Libraries and Museums Focus on the Moon this Spring & Summer
As we countdown to the fiftieth anniversary of the moon landing this July, several libraries and museums are setting their sights on lunar topics.
The Linda Hall Library in Kansas City, Missouri, is first up with To the Moon: The Science of Apollo, which opened on March 28 and runs through August 30. Works by Galileo, Johannes Hevelius, Robert Hooke, Tobias Mayer, and others will be on view, including the fine paper copy of Sidereus Nuncius (Venice, 1620; pictured here courtesy of Linda Hall Library) as well as the pirated Frankfurt edition. NASA images, mission reports, technical reports, maps, and other material will round out the exhibition.
The Houghton Library at Harvard University just announced its exhibition, Small Steps, Giant Leaps: Apollo 11 at Fifty, which will be on view from April 29 to August 3. First editions of Copernicus, Galileo, and Newton will be displayed alongside space memorabilia from a private collection that includes artifacts like this silk American flag, carried by Neil Armstrong on the Apollo 11 mission, mounted on a special commemorative page signed by Armstrong, Buzz Aldrin, and Michael Collins in 1969 (Loan, private collection, courtesy of Houghton Library).

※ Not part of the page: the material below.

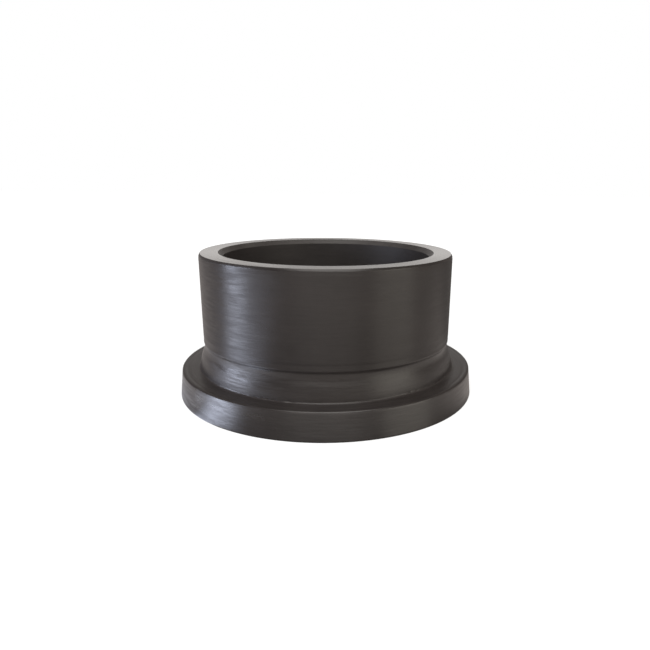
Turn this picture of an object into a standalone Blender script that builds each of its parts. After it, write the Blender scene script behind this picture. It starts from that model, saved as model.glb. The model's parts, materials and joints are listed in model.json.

Later in the season, on July 3, the Metropolitan Museum of Art in New York hosts Apollo's Muse: The Moon in the Age of Photography. Featuring 170 images, the exhibition will trace the progress of astronomical photography from newly discovered lunar daguerreotypes from the 1840s to photographs captured during lunar expeditions, such as Neil Armstrong's photograph: Astronaut Edwin E. Aldrin Jr. Walks on the Surface of the Moon, Apollo 11, July 16-24 1969 (pictured here courtesy of the Metropolitan Museum of Art, New York, Purchase, Alfred Stieglitz Society Gifts, 2017).
Then, on July 14, National Gallery of Art in Washington, D.C. will unveil By the Light of the Silvery Moon: A Century of Lunar Photographs from the 1850s to Apollo, a select survey of lunar photographs from Warren de la Rue's late 1850s glass stereograph of the full moon to Loewy et Puiseux's 1899 photogravure, Photographie Lunaire Rayonnement de Tycho - Phase Croissante (pictured here courtesy of the National Gallery of Art, Washington, Gift of Mary and Dan Solomon and Patrons' Permanent Fund) to glass stereographs taken by Neil Armstrong and Buzz Aldrin showing close-up views of the lunar surface.